— begin Input for this task —

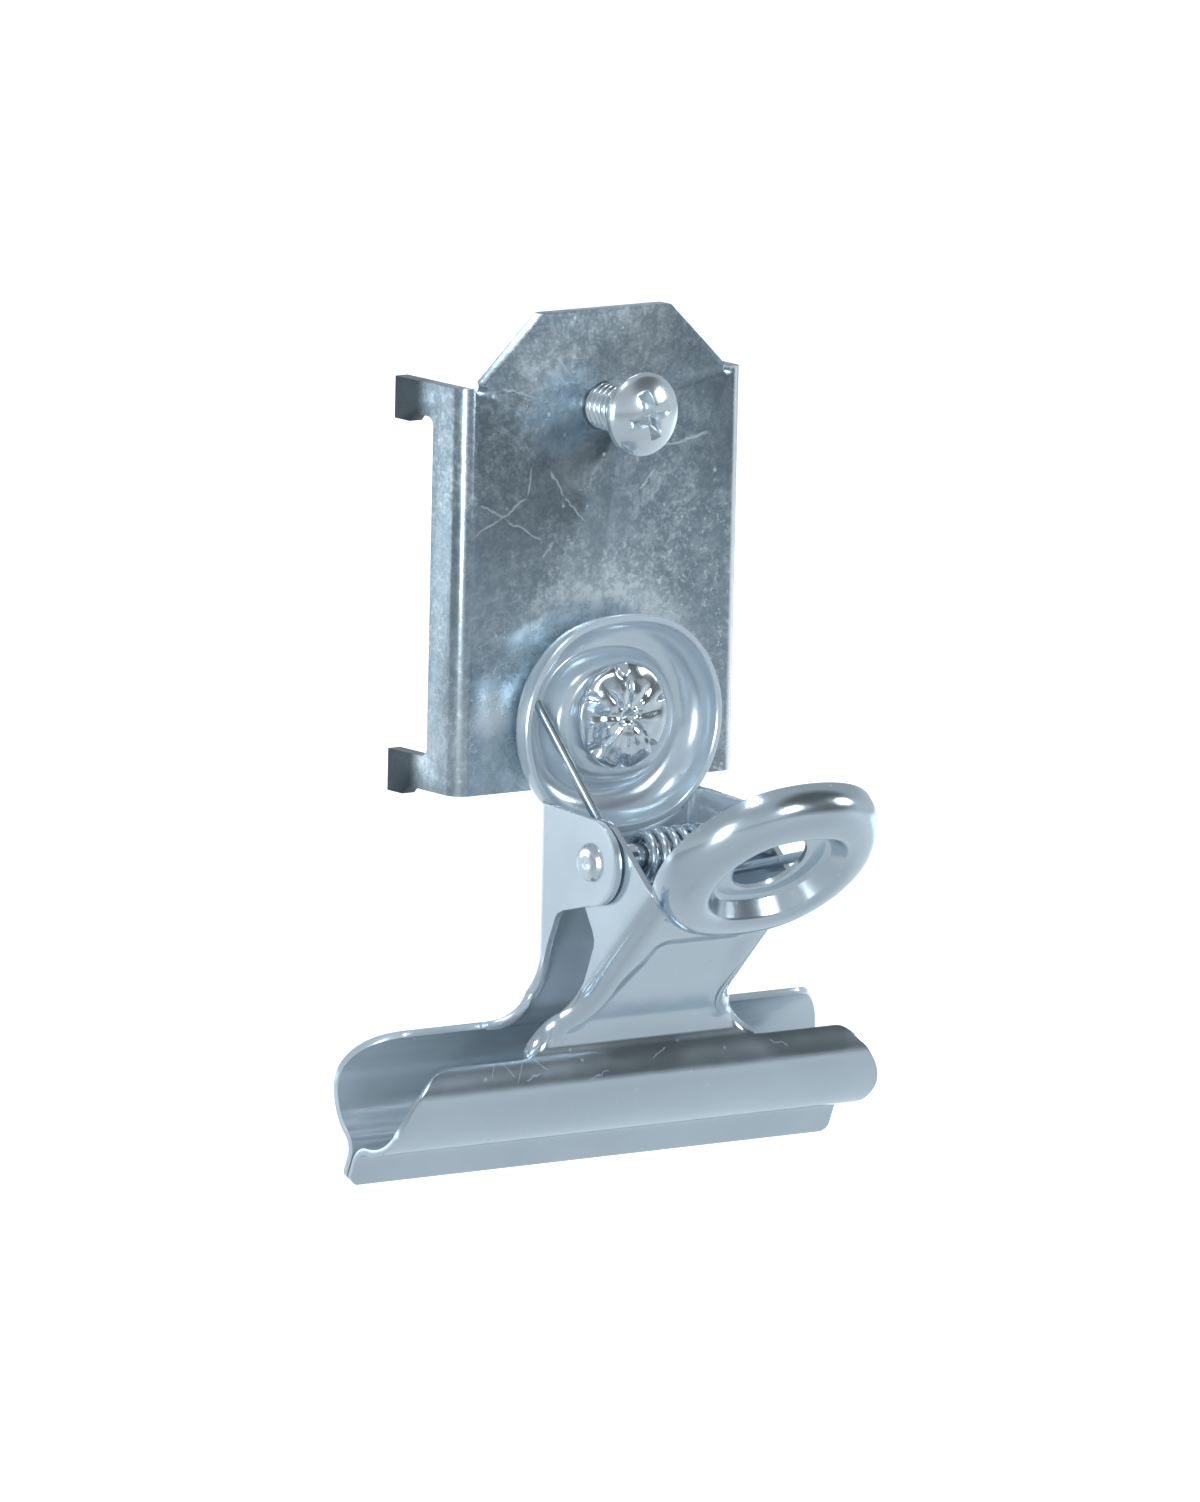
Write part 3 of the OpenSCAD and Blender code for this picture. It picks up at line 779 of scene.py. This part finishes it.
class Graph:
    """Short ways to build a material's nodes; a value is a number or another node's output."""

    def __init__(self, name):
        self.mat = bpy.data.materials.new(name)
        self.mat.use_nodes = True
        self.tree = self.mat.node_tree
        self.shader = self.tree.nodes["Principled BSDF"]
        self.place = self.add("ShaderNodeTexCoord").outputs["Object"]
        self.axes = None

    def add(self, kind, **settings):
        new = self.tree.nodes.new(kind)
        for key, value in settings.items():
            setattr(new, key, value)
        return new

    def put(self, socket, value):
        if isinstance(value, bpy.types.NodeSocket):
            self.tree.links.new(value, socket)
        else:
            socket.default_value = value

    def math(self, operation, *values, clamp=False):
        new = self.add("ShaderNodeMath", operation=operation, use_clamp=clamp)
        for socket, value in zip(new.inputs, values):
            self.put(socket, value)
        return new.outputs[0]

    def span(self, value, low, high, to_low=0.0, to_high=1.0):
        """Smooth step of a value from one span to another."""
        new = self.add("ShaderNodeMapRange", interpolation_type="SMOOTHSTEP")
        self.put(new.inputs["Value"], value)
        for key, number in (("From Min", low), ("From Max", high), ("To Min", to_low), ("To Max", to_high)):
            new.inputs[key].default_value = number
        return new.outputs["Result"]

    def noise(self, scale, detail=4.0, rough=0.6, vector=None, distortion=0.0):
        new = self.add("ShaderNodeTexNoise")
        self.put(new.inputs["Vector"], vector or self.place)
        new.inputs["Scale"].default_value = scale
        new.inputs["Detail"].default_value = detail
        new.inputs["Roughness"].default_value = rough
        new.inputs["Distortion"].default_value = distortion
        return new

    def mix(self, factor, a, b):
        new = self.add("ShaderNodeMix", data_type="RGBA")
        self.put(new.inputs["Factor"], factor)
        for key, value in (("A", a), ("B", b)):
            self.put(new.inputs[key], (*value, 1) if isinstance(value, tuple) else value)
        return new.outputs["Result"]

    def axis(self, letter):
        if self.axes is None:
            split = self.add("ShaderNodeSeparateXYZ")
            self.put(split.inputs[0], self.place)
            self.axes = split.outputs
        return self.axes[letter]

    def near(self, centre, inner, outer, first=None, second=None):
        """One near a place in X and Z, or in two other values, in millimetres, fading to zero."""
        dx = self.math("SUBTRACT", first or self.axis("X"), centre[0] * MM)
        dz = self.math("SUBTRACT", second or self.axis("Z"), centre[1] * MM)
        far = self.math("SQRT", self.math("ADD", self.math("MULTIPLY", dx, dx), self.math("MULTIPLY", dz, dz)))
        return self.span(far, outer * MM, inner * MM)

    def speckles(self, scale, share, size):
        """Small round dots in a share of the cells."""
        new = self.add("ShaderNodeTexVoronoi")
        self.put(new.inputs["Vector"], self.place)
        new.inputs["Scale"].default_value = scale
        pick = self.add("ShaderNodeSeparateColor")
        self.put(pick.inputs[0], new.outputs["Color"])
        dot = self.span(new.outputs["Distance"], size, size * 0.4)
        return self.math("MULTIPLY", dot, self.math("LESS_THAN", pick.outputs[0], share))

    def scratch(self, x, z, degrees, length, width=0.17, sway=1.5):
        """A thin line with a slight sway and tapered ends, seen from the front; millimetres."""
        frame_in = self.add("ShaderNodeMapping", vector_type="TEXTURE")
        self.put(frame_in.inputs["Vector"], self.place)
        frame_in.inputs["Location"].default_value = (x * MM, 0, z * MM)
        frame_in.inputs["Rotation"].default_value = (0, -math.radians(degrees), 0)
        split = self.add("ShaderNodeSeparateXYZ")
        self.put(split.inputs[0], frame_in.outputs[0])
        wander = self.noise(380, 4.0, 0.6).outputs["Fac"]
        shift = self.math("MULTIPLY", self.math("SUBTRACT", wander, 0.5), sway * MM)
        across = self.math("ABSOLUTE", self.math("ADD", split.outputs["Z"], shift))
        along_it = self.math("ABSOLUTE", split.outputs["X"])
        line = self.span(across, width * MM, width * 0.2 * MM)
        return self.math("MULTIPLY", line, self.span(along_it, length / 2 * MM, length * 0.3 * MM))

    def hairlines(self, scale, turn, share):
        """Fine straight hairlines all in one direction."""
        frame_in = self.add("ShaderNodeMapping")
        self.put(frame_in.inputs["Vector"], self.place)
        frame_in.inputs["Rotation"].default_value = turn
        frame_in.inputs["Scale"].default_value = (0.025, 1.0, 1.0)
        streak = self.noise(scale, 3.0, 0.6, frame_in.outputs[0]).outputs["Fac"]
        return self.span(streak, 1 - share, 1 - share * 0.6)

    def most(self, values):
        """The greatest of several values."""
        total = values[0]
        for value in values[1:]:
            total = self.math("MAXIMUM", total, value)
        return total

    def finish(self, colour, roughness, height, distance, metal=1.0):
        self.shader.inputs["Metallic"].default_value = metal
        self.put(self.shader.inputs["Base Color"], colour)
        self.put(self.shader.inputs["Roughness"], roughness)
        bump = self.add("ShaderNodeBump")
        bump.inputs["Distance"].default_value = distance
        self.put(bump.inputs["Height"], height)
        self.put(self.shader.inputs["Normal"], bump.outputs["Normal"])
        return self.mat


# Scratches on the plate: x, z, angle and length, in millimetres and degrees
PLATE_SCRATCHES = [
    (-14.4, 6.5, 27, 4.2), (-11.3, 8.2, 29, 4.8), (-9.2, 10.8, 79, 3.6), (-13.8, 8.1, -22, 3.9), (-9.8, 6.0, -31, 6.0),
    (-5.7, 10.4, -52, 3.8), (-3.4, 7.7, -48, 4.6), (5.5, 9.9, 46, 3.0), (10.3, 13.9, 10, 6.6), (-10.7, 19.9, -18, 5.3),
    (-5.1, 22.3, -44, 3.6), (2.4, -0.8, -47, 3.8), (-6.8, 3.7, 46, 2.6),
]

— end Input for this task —
— begin Input for this task —

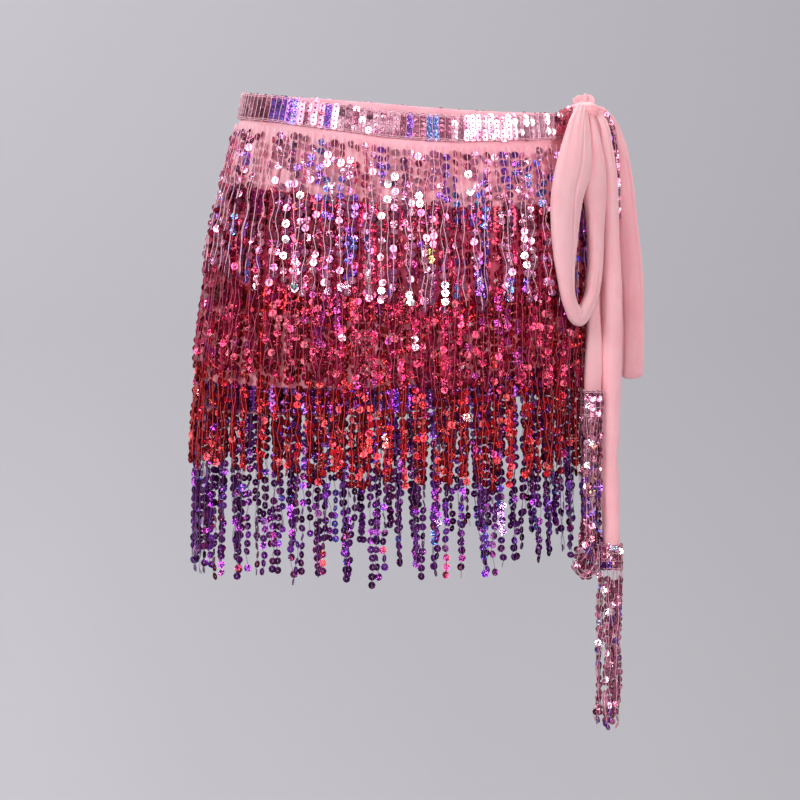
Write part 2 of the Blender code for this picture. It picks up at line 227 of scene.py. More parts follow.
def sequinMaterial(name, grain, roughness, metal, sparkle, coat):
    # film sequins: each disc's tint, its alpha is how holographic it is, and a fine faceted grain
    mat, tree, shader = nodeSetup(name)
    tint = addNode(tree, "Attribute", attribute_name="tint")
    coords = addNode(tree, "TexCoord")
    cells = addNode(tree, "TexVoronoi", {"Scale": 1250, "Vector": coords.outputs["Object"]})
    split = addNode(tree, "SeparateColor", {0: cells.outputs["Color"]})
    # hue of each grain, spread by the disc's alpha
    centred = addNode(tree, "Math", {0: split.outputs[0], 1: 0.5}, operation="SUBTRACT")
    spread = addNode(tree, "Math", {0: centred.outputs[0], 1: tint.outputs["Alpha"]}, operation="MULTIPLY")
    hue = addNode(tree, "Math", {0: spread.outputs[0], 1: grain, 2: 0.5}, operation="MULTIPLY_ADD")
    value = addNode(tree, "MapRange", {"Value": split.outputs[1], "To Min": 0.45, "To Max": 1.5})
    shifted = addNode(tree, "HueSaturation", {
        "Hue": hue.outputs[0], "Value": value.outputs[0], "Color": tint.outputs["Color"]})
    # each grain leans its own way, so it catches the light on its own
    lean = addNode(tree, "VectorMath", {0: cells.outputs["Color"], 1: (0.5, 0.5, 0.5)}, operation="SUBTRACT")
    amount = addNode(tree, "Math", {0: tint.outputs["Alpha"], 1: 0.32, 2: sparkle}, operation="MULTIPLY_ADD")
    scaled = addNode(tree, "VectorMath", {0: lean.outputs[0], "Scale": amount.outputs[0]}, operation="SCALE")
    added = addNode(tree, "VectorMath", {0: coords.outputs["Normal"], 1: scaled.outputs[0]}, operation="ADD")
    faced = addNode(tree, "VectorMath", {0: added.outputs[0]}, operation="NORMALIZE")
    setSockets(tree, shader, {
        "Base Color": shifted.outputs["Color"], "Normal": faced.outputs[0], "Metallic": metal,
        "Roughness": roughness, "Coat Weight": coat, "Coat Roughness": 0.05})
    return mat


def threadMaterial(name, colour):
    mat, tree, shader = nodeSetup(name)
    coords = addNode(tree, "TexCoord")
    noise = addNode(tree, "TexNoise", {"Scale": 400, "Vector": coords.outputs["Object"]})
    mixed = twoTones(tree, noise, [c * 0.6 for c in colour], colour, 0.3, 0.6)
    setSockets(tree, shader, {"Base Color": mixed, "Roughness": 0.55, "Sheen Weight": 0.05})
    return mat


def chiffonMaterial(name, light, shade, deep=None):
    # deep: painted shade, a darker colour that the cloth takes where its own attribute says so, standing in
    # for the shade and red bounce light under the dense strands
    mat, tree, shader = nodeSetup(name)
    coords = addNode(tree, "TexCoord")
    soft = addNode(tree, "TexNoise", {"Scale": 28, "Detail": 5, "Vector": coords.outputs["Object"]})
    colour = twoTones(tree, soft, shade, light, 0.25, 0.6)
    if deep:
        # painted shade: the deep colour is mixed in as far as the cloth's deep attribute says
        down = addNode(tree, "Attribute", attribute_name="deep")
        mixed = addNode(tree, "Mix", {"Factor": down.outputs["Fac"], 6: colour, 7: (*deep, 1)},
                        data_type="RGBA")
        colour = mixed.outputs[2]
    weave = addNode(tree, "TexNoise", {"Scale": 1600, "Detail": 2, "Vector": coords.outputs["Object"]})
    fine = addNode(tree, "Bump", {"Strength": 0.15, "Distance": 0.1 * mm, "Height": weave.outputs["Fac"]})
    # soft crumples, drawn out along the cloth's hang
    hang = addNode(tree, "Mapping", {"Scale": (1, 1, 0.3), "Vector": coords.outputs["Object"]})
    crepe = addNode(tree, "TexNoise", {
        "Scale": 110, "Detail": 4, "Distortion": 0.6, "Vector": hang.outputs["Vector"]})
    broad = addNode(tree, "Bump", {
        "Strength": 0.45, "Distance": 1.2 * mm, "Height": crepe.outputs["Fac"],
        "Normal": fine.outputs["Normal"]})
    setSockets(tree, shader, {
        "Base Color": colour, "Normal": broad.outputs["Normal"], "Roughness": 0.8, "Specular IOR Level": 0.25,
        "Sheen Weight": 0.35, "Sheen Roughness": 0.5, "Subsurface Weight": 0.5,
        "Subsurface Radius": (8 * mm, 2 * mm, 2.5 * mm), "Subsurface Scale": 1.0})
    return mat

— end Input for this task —

[Task brief] Reproduce, exactly as written, the stretch of lines whose first line is the one with "Write part 3" and whose last line is the one with "socket.default_value = value".

[Written response]
Write part 3 of the OpenSCAD and Blender code for this picture. It picks up at line 779 of scene.py. This part finishes it.
class Graph:
    """Short ways to build a material's nodes; a value is a number or another node's output."""

    def __init__(self, name):
        self.mat = bpy.data.materials.new(name)
        self.mat.use_nodes = True
        self.tree = self.mat.node_tree
        self.shader = self.tree.nodes["Principled BSDF"]
        self.place = self.add("ShaderNodeTexCoord").outputs["Object"]
        self.axes = None

    def add(self, kind, **settings):
        new = self.tree.nodes.new(kind)
        for key, value in settings.items():
            setattr(new, key, value)
        return new

    def put(self, socket, value):
        if isinstance(value, bpy.types.NodeSocket):
            self.tree.links.new(value, socket)
        else:
            socket.default_value = value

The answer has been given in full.